RECORDS FOR THE EXERCISE:
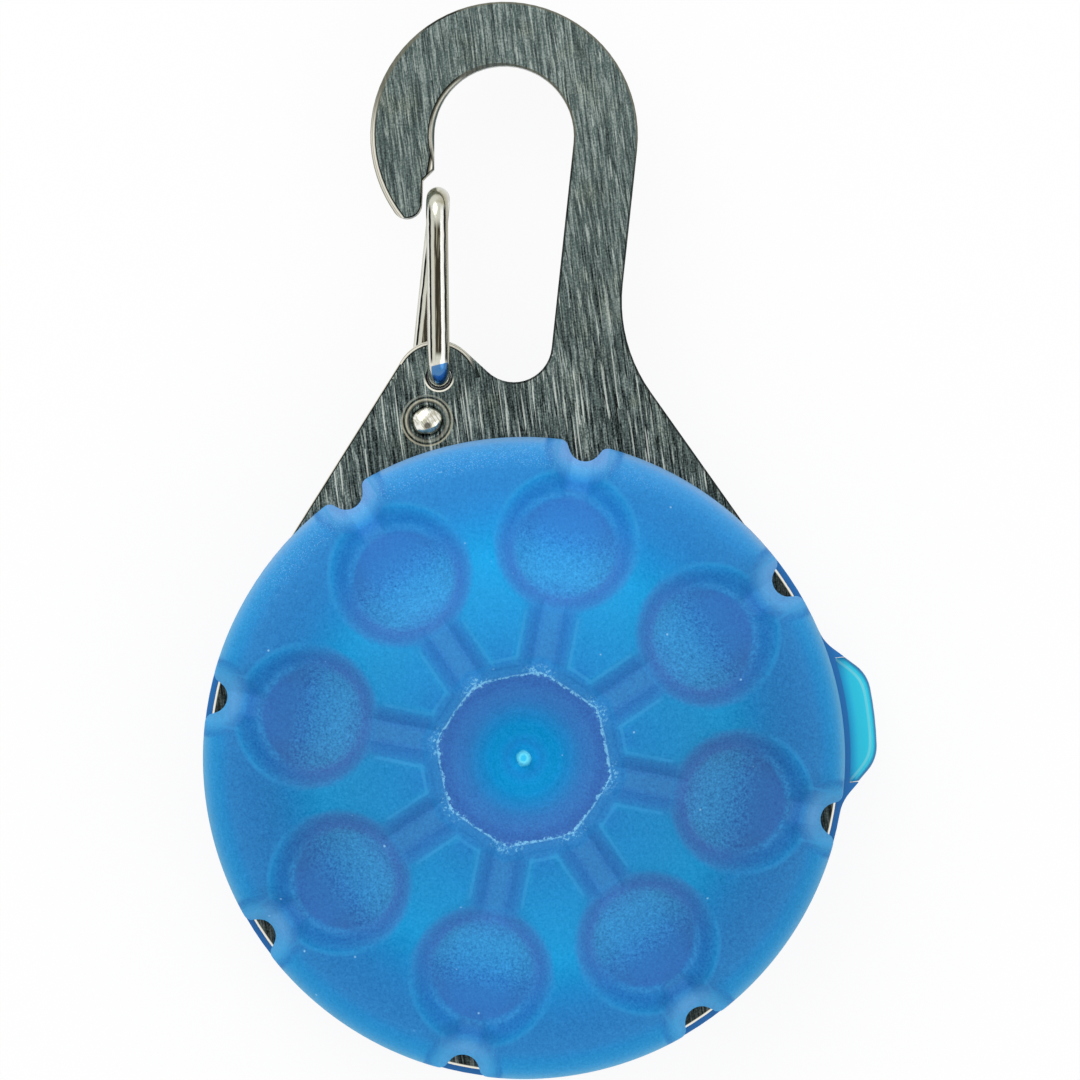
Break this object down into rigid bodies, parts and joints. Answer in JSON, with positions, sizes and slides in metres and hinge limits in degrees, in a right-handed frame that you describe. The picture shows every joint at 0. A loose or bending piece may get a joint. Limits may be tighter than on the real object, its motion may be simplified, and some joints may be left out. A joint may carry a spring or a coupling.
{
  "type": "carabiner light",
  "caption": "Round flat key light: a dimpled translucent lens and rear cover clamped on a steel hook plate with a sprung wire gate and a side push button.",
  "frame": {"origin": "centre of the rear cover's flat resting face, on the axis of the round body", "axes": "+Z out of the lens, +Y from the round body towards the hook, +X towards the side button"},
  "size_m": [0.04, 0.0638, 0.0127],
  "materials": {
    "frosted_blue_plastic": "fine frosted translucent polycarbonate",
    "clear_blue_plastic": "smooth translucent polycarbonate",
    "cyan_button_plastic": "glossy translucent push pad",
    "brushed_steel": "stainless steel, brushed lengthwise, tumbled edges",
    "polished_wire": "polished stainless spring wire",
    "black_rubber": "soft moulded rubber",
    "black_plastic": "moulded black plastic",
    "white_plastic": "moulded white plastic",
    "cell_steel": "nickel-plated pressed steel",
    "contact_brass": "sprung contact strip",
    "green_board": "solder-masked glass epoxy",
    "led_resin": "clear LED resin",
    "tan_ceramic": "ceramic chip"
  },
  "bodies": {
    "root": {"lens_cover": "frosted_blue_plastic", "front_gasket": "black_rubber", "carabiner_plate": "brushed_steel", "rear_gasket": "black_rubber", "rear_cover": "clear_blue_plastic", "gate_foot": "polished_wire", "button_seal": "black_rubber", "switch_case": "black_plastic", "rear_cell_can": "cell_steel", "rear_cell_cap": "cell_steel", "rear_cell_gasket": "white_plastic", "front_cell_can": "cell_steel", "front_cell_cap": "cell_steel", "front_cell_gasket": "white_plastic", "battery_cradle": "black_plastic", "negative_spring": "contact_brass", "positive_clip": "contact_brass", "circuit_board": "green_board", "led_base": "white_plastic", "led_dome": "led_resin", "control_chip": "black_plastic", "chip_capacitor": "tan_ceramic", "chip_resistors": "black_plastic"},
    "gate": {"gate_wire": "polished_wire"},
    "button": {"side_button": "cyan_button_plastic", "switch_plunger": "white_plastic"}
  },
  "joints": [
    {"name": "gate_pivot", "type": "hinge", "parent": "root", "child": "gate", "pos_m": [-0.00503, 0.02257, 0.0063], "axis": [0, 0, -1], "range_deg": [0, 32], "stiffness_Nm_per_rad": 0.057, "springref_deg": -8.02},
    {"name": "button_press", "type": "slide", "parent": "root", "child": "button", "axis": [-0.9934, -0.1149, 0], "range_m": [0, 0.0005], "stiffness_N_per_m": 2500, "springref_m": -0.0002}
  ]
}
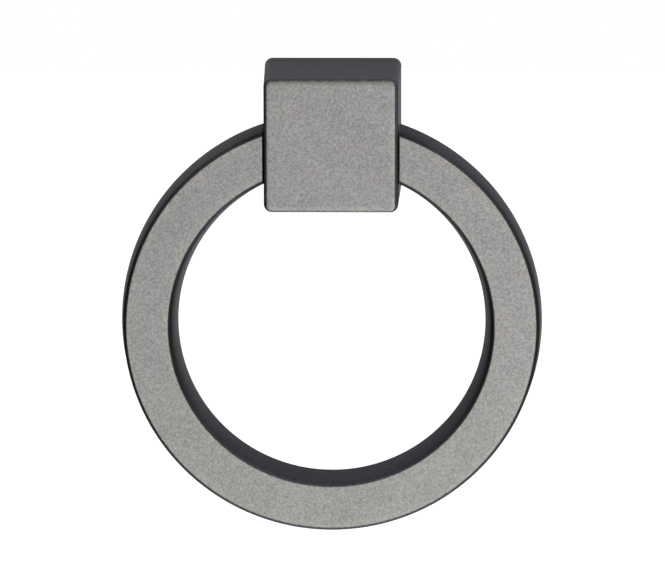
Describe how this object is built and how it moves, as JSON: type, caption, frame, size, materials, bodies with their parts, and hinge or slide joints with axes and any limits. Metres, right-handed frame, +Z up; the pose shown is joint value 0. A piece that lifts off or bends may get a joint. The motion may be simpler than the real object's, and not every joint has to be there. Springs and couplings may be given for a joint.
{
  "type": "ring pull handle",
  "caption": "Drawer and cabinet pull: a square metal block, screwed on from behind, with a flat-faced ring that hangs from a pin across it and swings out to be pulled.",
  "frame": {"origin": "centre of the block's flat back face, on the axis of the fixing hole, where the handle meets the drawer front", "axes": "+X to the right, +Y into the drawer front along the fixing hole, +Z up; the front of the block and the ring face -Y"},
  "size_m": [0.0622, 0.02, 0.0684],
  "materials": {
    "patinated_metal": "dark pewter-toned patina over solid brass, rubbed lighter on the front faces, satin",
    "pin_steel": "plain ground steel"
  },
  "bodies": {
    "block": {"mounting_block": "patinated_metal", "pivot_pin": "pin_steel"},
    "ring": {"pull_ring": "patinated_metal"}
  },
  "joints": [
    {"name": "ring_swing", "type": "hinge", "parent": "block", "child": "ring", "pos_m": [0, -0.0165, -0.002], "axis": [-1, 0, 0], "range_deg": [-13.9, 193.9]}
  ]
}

DO THIS: Reproduce all the data word for word.

EXPECTED OUTPUT:
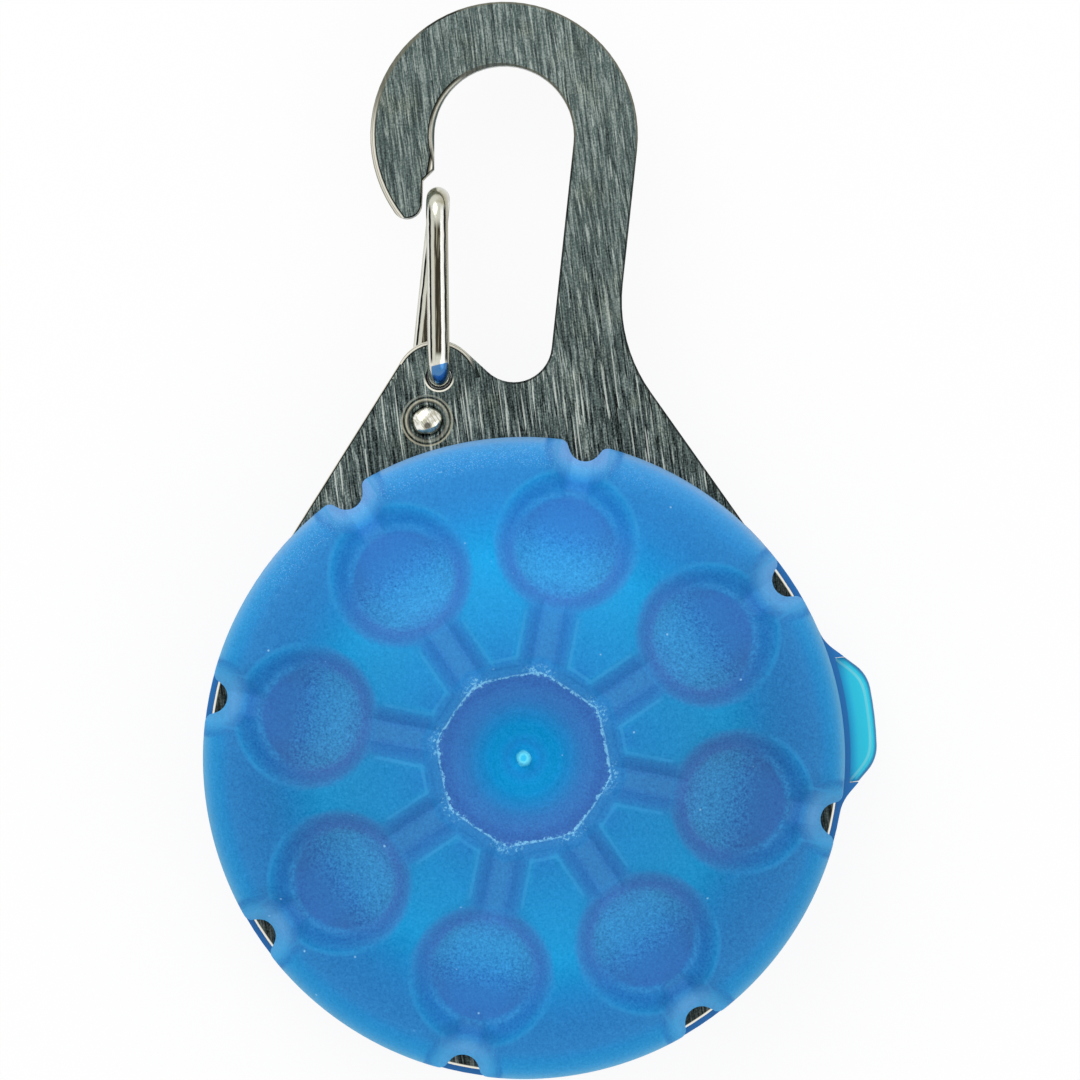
Break this object down into rigid bodies, parts and joints. Answer in JSON, with positions, sizes and slides in metres and hinge limits in degrees, in a right-handed frame that you describe. The picture shows every joint at 0. A loose or bending piece may get a joint. Limits may be tighter than on the real object, its motion may be simplified, and some joints may be left out. A joint may carry a spring or a coupling.
{
  "type": "carabiner light",
  "caption": "Round flat key light: a dimpled translucent lens and rear cover clamped on a steel hook plate with a sprung wire gate and a side push button.",
  "frame": {"origin": "centre of the rear cover's flat resting face, on the axis of the round body", "axes": "+Z out of the lens, +Y from the round body towards the hook, +X towards the side button"},
  "size_m": [0.04, 0.0638, 0.0127],
  "materials": {
    "frosted_blue_plastic": "fine frosted translucent polycarbonate",
    "clear_blue_plastic": "smooth translucent polycarbonate",
    "cyan_button_plastic": "glossy translucent push pad",
    "brushed_steel": "stainless steel, brushed lengthwise, tumbled edges",
    "polished_wire": "polished stainless spring wire",
    "black_rubber": "soft moulded rubber",
    "black_plastic": "moulded black plastic",
    "white_plastic": "moulded white plastic",
    "cell_steel": "nickel-plated pressed steel",
    "contact_brass": "sprung contact strip",
    "green_board": "solder-masked glass epoxy",
    "led_resin": "clear LED resin",
    "tan_ceramic": "ceramic chip"
  },
  "bodies": {
    "root": {"lens_cover": "frosted_blue_plastic", "front_gasket": "black_rubber", "carabiner_plate": "brushed_steel", "rear_gasket": "black_rubber", "rear_cover": "clear_blue_plastic", "gate_foot": "polished_wire", "button_seal": "black_rubber", "switch_case": "black_plastic", "rear_cell_can": "cell_steel", "rear_cell_cap": "cell_steel", "rear_cell_gasket": "white_plastic", "front_cell_can": "cell_steel", "front_cell_cap": "cell_steel", "front_cell_gasket": "white_plastic", "battery_cradle": "black_plastic", "negative_spring": "contact_brass", "positive_clip": "contact_brass", "circuit_board": "green_board", "led_base": "white_plastic", "led_dome": "led_resin", "control_chip": "black_plastic", "chip_capacitor": "tan_ceramic", "chip_resistors": "black_plastic"},
    "gate": {"gate_wire": "polished_wire"},
    "button": {"side_button": "cyan_button_plastic", "switch_plunger": "white_plastic"}
  },
  "joints": [
    {"name": "gate_pivot", "type": "hinge", "parent": "root", "child": "gate", "pos_m": [-0.00503, 0.02257, 0.0063], "axis": [0, 0, -1], "range_deg": [0, 32], "stiffness_Nm_per_rad": 0.057, "springref_deg": -8.02},
    {"name": "button_press", "type": "slide", "parent": "root", "child": "button", "axis": [-0.9934, -0.1149, 0], "range_m": [0, 0.0005], "stiffness_N_per_m": 2500, "springref_m": -0.0002}
  ]
}
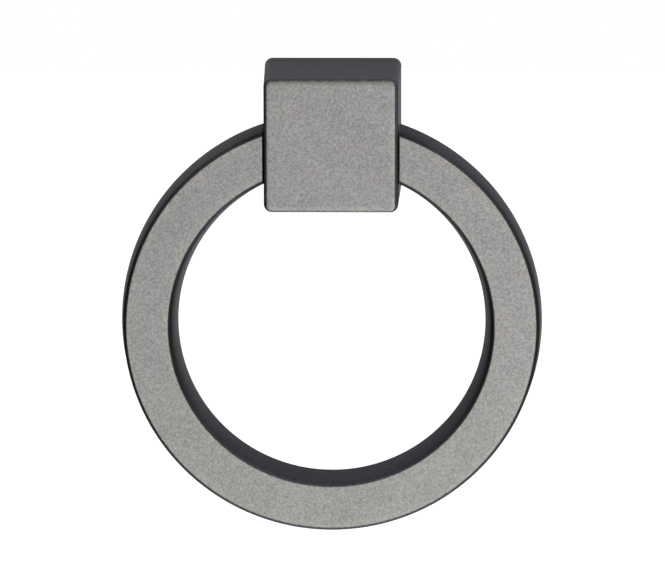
Describe how this object is built and how it moves, as JSON: type, caption, frame, size, materials, bodies with their parts, and hinge or slide joints with axes and any limits. Metres, right-handed frame, +Z up; the pose shown is joint value 0. A piece that lifts off or bends may get a joint. The motion may be simpler than the real object's, and not every joint has to be there. Springs and couplings may be given for a joint.
{
  "type": "ring pull handle",
  "caption": "Drawer and cabinet pull: a square metal block, screwed on from behind, with a flat-faced ring that hangs from a pin across it and swings out to be pulled.",
  "frame": {"origin": "centre of the block's flat back face, on the axis of the fixing hole, where the handle meets the drawer front", "axes": "+X to the right, +Y into the drawer front along the fixing hole, +Z up; the front of the block and the ring face -Y"},
  "size_m": [0.0622, 0.02, 0.0684],
  "materials": {
    "patinated_metal": "dark pewter-toned patina over solid brass, rubbed lighter on the front faces, satin",
    "pin_steel": "plain ground steel"
  },
  "bodies": {
    "block": {"mounting_block": "patinated_metal", "pivot_pin": "pin_steel"},
    "ring": {"pull_ring": "patinated_metal"}
  },
  "joints": [
    {"name": "ring_swing", "type": "hinge", "parent": "block", "child": "ring", "pos_m": [0, -0.0165, -0.002], "axis": [-1, 0, 0], "range_deg": [-13.9, 193.9]}
  ]
}